STATED GOAL: Restrict the output to the lines below starting at the one that contains "translate([lip_x, bevel_y, half_t])" and ending at the one that contains "depsgraph = bpy.context.evaluated_depsgraph_get()", and restate them word for word, both ends included.

PROVIDED MATERIAL:
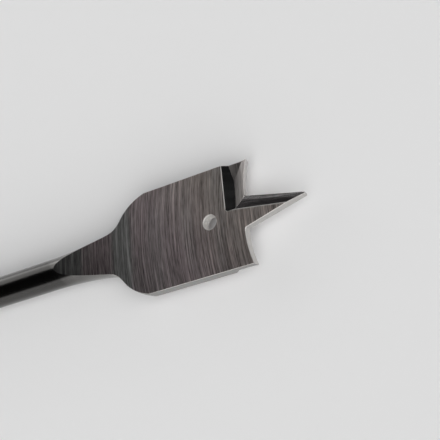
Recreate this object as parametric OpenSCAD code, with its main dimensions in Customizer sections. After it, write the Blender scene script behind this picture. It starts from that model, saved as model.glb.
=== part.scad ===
// Spade drill bit: a hex shank, a round forged shank and a flat ground blade
// with a centre point, two cutting lips and a spur at each outer corner.
// It is forged and ground from one steel rod, so it is a single solid.
// X runs along the axis from the shank's rear end to the point,
// Y runs across the blade, and the blade's faces look along +Z and -Z.

/* [Overall] */
// length from the shank's rear end to the tip of the centre point
total_len = 152.4; // [120:0.1:160]

/* [Shank] */
// width across the flats of the hex end
hex_af = 6.35; // [5.8:0.05:8]
// length of the hex end
hex_len = 26; // [20:0.5:34]
// length of the chamfer at both ends of the hex
hex_chamfer = 0.8; // [0.3:0.1:1.2]
// distance from the rear end to the middle of the ball groove
groove_x = 11; // [8:0.5:14]
// diameter at the bottom of the ball groove
groove_d = 5.8; // [5:0.05:6.2]
// radius of the ball groove's profile
groove_r = 2.4; // [1.5:0.1:3]
// diameter of the round shank
shank_d = 5.8; // [5:0.05:6.3]

/* [Neck and shoulders] */
// distance along the axis from the neck's start to the blade's corners
neck_len = 22.2; // [20:0.1:25]
// radius of the neck's long hollow curve
neck_r = 90; // [75:1:110]
// radius of the curve between the neck and the shoulders
throat_r = 4.7; // [3.5:0.1:6]
// radius of the shoulders' outward curve
shoulder_r = 9.4; // [8.5:0.1:12]
// angle between the shoulder and the axis where it meets the blade's side
corner_angle = 11.5; // [9:0.5:15]

/* [Blade] */
// width across the two ground sides, which is the diameter that it bores
blade_w = 19.05; // [17:0.05:22]
// thickness between the two ground faces
blade_t = 1.9; // [1.6:0.05:2.4]
// length of the parallel sides, from the corners to the foot of the lips
blade_len = 20.4; // [17:0.1:24]
// distance that the flat faces run past the corners toward the neck
face_run = 0.4; // [0.2:0.1:2]
// radius of the hollow grind that runs out on the round shank
face_r = 100; // [90:1:110]
// relief angle of the ground sides
side_relief = 3.4; // [1:0.1:6]

/* [Centre point] */
// length from the foot of the lips to the tip
point_len = 11.2; // [9:0.1:14]
// half of the point's width at its foot
point_half_w = 3.1; // [2.6:0.05:3.6]
// half of the point's width at its blunt tip
tip_half_w = 0.1; // [0.05:0.05:0.5]
// relief angle of the point's two flanks
point_relief = 11; // [6:0.5:14]
// distance from the axis to the bevel's border on the face, at the foot
bevel_y = 0.55; // [0.3:0.05:1]
// angle between the bevel's border and the axis
bevel_turn = 9.6; // [7:0.1:12]
// slope of the bevel down to the leading flank
bevel_slope = 18.6; // [14:0.1:22]

/* [Lips and spurs] */
// radius of the lips' hollow curve
lip_r = 18; // [14:0.1:24]
// distance from the point's flank to the curve's deepest place
lip_low = 0.75; // [0.3:0.05:1.5]
// radius of the fillet between the lip and the point
root_r = 0.4; // [0.2:0.05:0.6]
// relief angle behind the lips
lip_relief = 10; // [6:0.5:14]
// height of the lip above the blade's mid-plane at the point's foot
lip_z = 0.34; // [0.1:0.02:0.5]

/* [Rake pockets] */
// length of the pocket along the axis, from its back edge to the lip
pocket_len = 3.7; // [3:0.1:4.5]
// distance from the axis to the pocket's inner end
pocket_y = 0.95; // [0.8:0.05:1.6]
// radius in plan at the pocket's inner back corner
pocket_r = 0.6; // [0.2:0.05:0.8]
// distance from the pocket's valley to the foot of the slant beside the point
slant_run = 0.3; // [0.1:0.05:0.5]
// slope of the pocket's back wall
wall_slope = 40; // [34:1:48]
// slope of the rake face behind the lip
rake_slope = 16; // [12:0.5:18]
// fall of the rake face from the point to the side
rake_fall = 2.3; // [1:0.1:3]
// distance from the side to where the outer facet starts
facet_w = 3; // [2:0.1:4]
// slope of the outer facet up to the side
facet_slope = 9.6; // [5:0.2:12]

/* [Hole] */
// diameter of the hole
hole_d = 2.7; // [2.2:0.05:3.2]
// distance from the hole's centre back to the blade's corners
hole_x = 13.4; // [11:0.1:15]

/* [Hidden] */
$fn = 96;
steel = [0.45, 0.44, 0.45];
// overshoot of every cutter past the steel
over = 4;
// size of the blocks that cut with one face and clear the steel with the others
block = 16;
// steps along the profile's neck, throat and shoulder curves
neck_steps = 12;
throat_steps = 8;
shoulder_steps = 16;

tip_x = total_len;
lip_x = tip_x - point_len;
corner_x = lip_x - blade_len;
neck_x = corner_x - neck_len;
half_w = blade_w / 2;
half_t = blade_t / 2;
shank_r = shank_d / 2;
hex_corner_r = hex_af / 2 / cos(30);
point_half_angle = atan((point_half_w - tip_half_w) / point_len);

// centres of the neck's and the shoulder's curves, as [radius, station]
neck_c = [shank_r + neck_r, neck_x];
shoulder_c = [
    half_w - shoulder_r * cos(corner_angle),
    corner_x + shoulder_r * sin(corner_angle)
];

// the crossing of two circles that lies further from the blade
function cross_low(a, ra, b, rb) =
    let (gap = b - a, d = norm(gap), u = gap / d)
    let (along = (d * d + ra * ra - rb * rb) / (2 * d))
    let (off = sqrt(ra * ra - along * along))
    a + along * u + off * [-u[1], u[0]];

// direction from one point to another, and the points along an arc after its first
function heading(a, b) = atan2(b[1] - a[1], b[0] - a[0]);
function arc_points(c, r, from, to, steps) =
    [for (i = [1:steps]) let (t = from + (to - from) * i / steps) c + r * [cos(t), sin(t)]];

// the throat's curve touches both the neck's and the shoulder's
throat_c = cross_low(neck_c, neck_r - throat_r, shoulder_c, shoulder_r + throat_r);

// the lip's curve and the fillet at the point's foot, in plan from that foot
lip_c = [lip_r, lip_low];
flank_dir = [cos(point_half_angle), -sin(point_half_angle)];
flank_out = [sin(point_half_angle), cos(point_half_angle)];
root_reach = (lip_c - root_r * flank_out) * flank_dir;
root_drop = (lip_c - root_r * flank_out) * flank_out;
root_along = root_reach - sqrt(pow(lip_r - root_r, 2) - root_drop * root_drop);
root_c = root_r * flank_out + root_along * flank_dir;

// the cutter's lean that gives both relief angles at once
lean_x = tan(lip_relief);
lean_y = (tan(point_relief) - lean_x * sin(point_half_angle)) / cos(point_half_angle);

// the valley between the pocket's back wall and its rake face, at the facet's start
pocket_x = lip_x - pocket_len;
facet_y = half_w - facet_w;
facet_lip_z = lip_z - (facet_y - point_half_w) * tan(rake_fall);
valley_run = (half_t - facet_lip_z + pocket_len * tan(rake_slope))
    / (tan(wall_slope) + tan(rake_slope));
valley_z = half_t - valley_run * tan(wall_slope);
// the foot of the slant, where the pocket turns toward the point's foot
slant_x = pocket_x + valley_run + slant_run;

module along_x() {
    rotate([0, 90, 0]) children();
}

// a cutter on the +Z side of the +Y half and its twin half a turn round
module both_halves() {
    for (turn = [0, 180]) rotate([turn, 0, 0]) children();
}

// profile of the round shank, neck and shoulders, as radius over station
module blank_profile() {
    polygon(concat(
        [[0, hex_len - hex_chamfer], [shank_r, hex_len - hex_chamfer], [shank_r, neck_x]],
        arc_points(neck_c, neck_r, 180, heading(neck_c, throat_c), neck_steps),
        arc_points(
            throat_c, throat_r,
            heading(neck_c, throat_c), heading(throat_c, shoulder_c), throat_steps
        ),
        arc_points(
            shoulder_c, shoulder_r, heading(shoulder_c, throat_c), 0, shoulder_steps
        ),
        [[shoulder_c[0] + shoulder_r, tip_x], [0, tip_x]]
    ));
}

module blank() {
    along_x() rotate_extrude() blank_profile();
}

// the hex end, chamfered at both ends, with its ball groove
module hex_shank() {
    difference() {
        intersection() {
            along_x() rotate([0, 0, 30]) cylinder(r = hex_corner_r, h = hex_len, $fn = 6);
            along_x() rotate_extrude() polygon([
                [0, 0],
                [hex_corner_r - hex_chamfer, 0],
                [hex_corner_r, hex_chamfer],
                [hex_corner_r, hex_len - hex_chamfer],
                [hex_corner_r - hex_chamfer, hex_len],
                [0, hex_len]
            ]);
        }
        translate([groove_x, 0, 0]) along_x() rotate_extrude()
            translate([groove_d / 2 + groove_r, 0]) circle(r = groove_r);
    }
}

// the flat face grind and the hollow grind that runs out on the round shank
module face_grind() {
    span = 2 * (half_w + over);
    grind_x = corner_x - face_run;
    both_halves() {
        translate([grind_x, -span / 2, half_t])
            cube([tip_x - grind_x + over, span, span]);
        translate([grind_x, 0, half_t + face_r])
            rotate([90, 0, 0]) cylinder(r = face_r, h = span, center = true);
    }
}

// each side is widest at the face that its spur is on
module side_grind() {
    both_halves()
        translate([corner_x - over, half_w, half_t])
            rotate([-side_relief, 0, 0])
                translate([0, 0, -blade_t - over])
                    cube([tip_x - corner_x + 2 * over, block, blade_t + 2 * over]);
}

// plan of what is ground away in front of one lip and beside the point
module front_outline() {
    reach = point_len + over;
    difference() {
        translate(lip_c) circle(r = lip_r);
        polygon([
            -over * flank_dir, reach * flank_dir,
            reach * flank_dir - lip_r * flank_out, -over * flank_dir - lip_r * flank_out
        ]);
        polygon([
            -over * flank_dir, root_along * flank_dir, root_c,
            root_c + root_r * (root_c - lip_c) / norm(root_c - lip_c),
            [-over, root_r]
        ]);
    }
    translate(root_c) circle(r = root_r);
}

module front_grind() {
    both_halves()
        translate([lip_x, point_half_w, lip_z])
            rotate(a = atan(norm([lean_x, lean_y])), v = [-lean_y, lean_x, 0])
                linear_extrude(height = 2 * (blade_t + over), center = true)
                    front_outline();
}

// plan of the pocket: straight back edge, rounded inner corner, slant to the foot
module pocket_plan() {
    polygon([
        [pocket_x - over, pocket_y + pocket_r],
        [pocket_x, pocket_y + pocket_r],
        [pocket_x + pocket_r, pocket_y],
        [slant_x, pocket_y],
        [lip_x, point_half_w],
        [lip_x + over, point_half_w + over],
        [lip_x + over, half_w + over],
        [pocket_x - over, half_w + over]
    ]);
    translate([pocket_x + pocket_r, pocket_y + pocket_r]) circle(r = pocket_r);
}

// the ground pocket behind each lip: back wall, rake face and outer facet
module rake_pocket() {
    both_halves() intersection() {
        translate([0, 0, valley_z - over])
            linear_extrude(height = blade_t + 2 * over) pocket_plan();
        translate([pocket_x, -over, half_t])
            rotate([0, wall_slope, 0])
                cube([block, half_w + 2 * over, block]);
        translate([lip_x, point_half_w, lip_z])
            rotate([-rake_fall, -rake_slope, 0])
                translate([-block, -half_w, 0])
                    cube([2 * block, 2 * half_w, block]);
        translate([pocket_x - over, facet_y, valley_z])
            rotate([facet_slope, 0, 0])
                translate([0, -half_w, 0])
                    cube([block, 2 * half_w, block]);
    }
}

// each half of the point is bevelled down to its leading flank
module point_bevel() {
    both_halves() intersection() {
        translate([0, 0, -half_t]) linear_extrude(height = blade_t + over) polygon([
            [pocket_x + pocket_r, -half_w],
            [pocket_x + pocket_r, pocket_y],
            [slant_x, pocket_y],
            [lip_x, point_half_w],
            [lip_x + over, point_half_w + over],
            [tip_x + over, point_half_w + over],
            [tip_x + over, -half_w]
        ]);
        translate([lip_x, bevel_y, half_t])
            rotate([0, 0, -bevel_turn])
                rotate([-bevel_slope, 0, 0])
                    translate([-block, 0, 0])
                        cube([point_len + 2 * block, block, block]);
    }
}

module hang_hole() {
    translate([corner_x + hole_x, 0, 0])
        cylinder(d = hole_d, h = blade_t + 2 * over, center = true);
}

module spade_bit() {
    color(steel) {
        difference() {
            union() {
                hex_shank();
                blank();
            }
            face_grind();
            side_grind();
            front_grind();
            rake_pocket();
            point_bevel();
            hang_hole();
        }
    }
}

spade_bit();
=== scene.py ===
import math

import bmesh
import bpy
from mathutils import Matrix, Vector


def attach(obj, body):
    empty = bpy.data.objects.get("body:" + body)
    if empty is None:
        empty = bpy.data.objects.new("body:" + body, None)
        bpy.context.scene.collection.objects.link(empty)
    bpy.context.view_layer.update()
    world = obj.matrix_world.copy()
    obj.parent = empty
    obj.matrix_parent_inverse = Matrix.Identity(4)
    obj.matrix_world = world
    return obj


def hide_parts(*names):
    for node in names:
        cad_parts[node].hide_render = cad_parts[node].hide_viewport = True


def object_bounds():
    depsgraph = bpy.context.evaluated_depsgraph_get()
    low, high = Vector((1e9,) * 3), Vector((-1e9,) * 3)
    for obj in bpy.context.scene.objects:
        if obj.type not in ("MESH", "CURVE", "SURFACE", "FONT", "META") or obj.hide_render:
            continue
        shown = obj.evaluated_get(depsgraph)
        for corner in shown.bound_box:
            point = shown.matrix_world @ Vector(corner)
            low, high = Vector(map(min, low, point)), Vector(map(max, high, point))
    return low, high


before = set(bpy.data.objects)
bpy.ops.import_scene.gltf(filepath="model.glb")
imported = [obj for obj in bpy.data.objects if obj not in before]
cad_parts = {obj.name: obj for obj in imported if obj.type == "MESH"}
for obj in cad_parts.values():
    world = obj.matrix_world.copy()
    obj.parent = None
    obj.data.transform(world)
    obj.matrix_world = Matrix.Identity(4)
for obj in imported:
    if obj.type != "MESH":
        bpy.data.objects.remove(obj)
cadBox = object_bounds()
print("stage: the packed spade bit is loaded")

mm = 0.001


def newGroup(name, inputs, outputs):
    # inputs are (name, kind, value) rows, and outputs (name, kind) rows
    group = bpy.data.node_groups.new(name, "ShaderNodeTree")
    for label, kind, value in inputs:
        socket = group.interface.new_socket(label, in_out="INPUT", socket_type="NodeSocket" + kind)
        socket.default_value = value
    for label, kind in outputs:
        group.interface.new_socket(label, in_out="OUTPUT", socket_type="NodeSocket" + kind)
    return group, group.nodes.new("NodeGroupInput"), group.nodes.new("NodeGroupOutput")


def wire(tree, value, socket):
    # value is a number, a colour or another node's output
    if isinstance(value, bpy.types.NodeSocket):
        tree.links.new(value, socket)
    else:
        socket.default_value = value


def calc(tree, operation, *values, clamp=False):
    node = tree.nodes.new("ShaderNodeMath")
    node.operation = operation
    node.use_clamp = clamp
    for value, socket in zip(values, node.inputs):
        wire(tree, value, socket)
    return node.outputs[0]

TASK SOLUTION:
        translate([lip_x, bevel_y, half_t])
            rotate([0, 0, -bevel_turn])
                rotate([-bevel_slope, 0, 0])
                    translate([-block, 0, 0])
                        cube([point_len + 2 * block, block, block]);
    }
}

module hang_hole() {
    translate([corner_x + hole_x, 0, 0])
        cylinder(d = hole_d, h = blade_t + 2 * over, center = true);
}

module spade_bit() {
    color(steel) {
        difference() {
            union() {
                hex_shank();
                blank();
            }
            face_grind();
            side_grind();
            front_grind();
            rake_pocket();
            point_bevel();
            hang_hole();
        }
    }
}

spade_bit();
=== scene.py ===
import math

import bmesh
import bpy
from mathutils import Matrix, Vector


def attach(obj, body):
    empty = bpy.data.objects.get("body:" + body)
    if empty is None:
        empty = bpy.data.objects.new("body:" + body, None)
        bpy.context.scene.collection.objects.link(empty)
    bpy.context.view_layer.update()
    world = obj.matrix_world.copy()
    obj.parent = empty
    obj.matrix_parent_inverse = Matrix.Identity(4)
    obj.matrix_world = world
    return obj


def hide_parts(*names):
    for node in names:
        cad_parts[node].hide_render = cad_parts[node].hide_viewport = True


def object_bounds():
    depsgraph = bpy.context.evaluated_depsgraph_get()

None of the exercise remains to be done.